=== LISTING ===

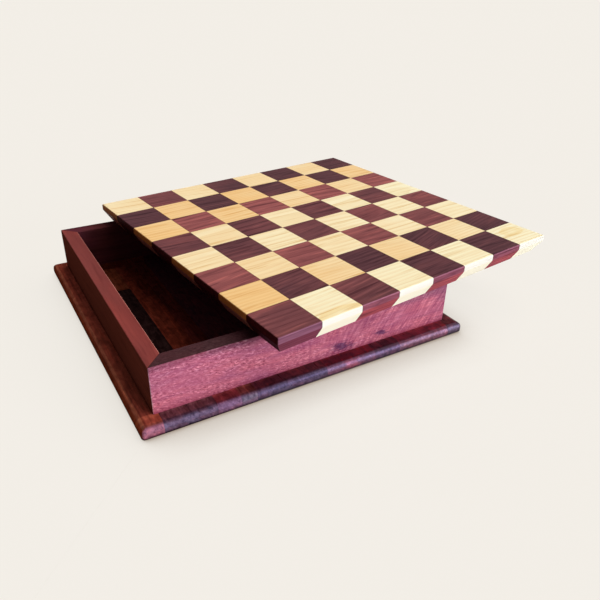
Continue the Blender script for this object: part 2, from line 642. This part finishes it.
...
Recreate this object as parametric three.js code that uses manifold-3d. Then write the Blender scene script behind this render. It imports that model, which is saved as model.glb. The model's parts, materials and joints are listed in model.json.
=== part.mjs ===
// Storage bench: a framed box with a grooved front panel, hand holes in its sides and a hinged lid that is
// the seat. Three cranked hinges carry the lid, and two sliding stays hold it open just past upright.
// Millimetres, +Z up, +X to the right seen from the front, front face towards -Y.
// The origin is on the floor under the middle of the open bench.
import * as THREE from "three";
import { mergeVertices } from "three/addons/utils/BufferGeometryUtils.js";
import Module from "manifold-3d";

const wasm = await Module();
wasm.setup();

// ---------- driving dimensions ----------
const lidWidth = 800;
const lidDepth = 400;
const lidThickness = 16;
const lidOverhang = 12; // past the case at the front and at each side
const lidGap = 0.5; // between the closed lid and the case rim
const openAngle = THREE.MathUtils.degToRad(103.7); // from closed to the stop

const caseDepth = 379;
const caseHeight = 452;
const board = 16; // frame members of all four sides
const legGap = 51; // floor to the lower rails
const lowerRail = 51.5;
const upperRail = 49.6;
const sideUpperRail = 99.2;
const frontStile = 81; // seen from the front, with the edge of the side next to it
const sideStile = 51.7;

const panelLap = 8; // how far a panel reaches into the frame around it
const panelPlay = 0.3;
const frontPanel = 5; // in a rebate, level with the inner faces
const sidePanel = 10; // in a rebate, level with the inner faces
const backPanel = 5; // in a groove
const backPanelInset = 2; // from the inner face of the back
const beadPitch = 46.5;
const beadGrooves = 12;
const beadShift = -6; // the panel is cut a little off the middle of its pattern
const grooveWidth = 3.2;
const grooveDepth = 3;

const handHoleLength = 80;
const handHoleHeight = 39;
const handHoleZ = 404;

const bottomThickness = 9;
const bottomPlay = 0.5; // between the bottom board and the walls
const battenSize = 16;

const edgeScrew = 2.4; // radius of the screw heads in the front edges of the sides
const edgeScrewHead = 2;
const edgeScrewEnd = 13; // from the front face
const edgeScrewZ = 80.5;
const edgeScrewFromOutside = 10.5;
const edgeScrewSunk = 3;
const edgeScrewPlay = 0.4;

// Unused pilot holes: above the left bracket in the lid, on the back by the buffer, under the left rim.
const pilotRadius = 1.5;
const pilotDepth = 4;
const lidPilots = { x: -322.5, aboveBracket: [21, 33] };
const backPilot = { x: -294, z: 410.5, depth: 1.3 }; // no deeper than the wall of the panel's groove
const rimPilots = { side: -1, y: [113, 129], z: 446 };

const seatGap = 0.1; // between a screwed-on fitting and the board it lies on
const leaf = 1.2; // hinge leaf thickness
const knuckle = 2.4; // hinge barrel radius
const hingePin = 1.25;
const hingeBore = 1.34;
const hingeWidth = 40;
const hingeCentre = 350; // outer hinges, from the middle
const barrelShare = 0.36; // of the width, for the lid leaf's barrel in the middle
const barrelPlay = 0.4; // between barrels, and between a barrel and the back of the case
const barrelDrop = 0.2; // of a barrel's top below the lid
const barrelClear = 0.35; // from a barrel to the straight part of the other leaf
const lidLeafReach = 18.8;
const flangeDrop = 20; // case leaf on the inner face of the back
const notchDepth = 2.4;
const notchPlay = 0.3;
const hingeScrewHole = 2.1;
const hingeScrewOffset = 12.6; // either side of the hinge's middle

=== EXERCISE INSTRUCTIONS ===
Show all lines from the listing above in which "that" appears.

=== TASK RESULT ===
Recreate this object as parametric three.js code that uses manifold-3d. Then write the Blender scene script behind this render. It imports that model, which is saved as model.glb. The model's parts, materials and joints are listed in model.json.
// Storage bench: a framed box with a grooved front panel, hand holes in its sides and a hinged lid that is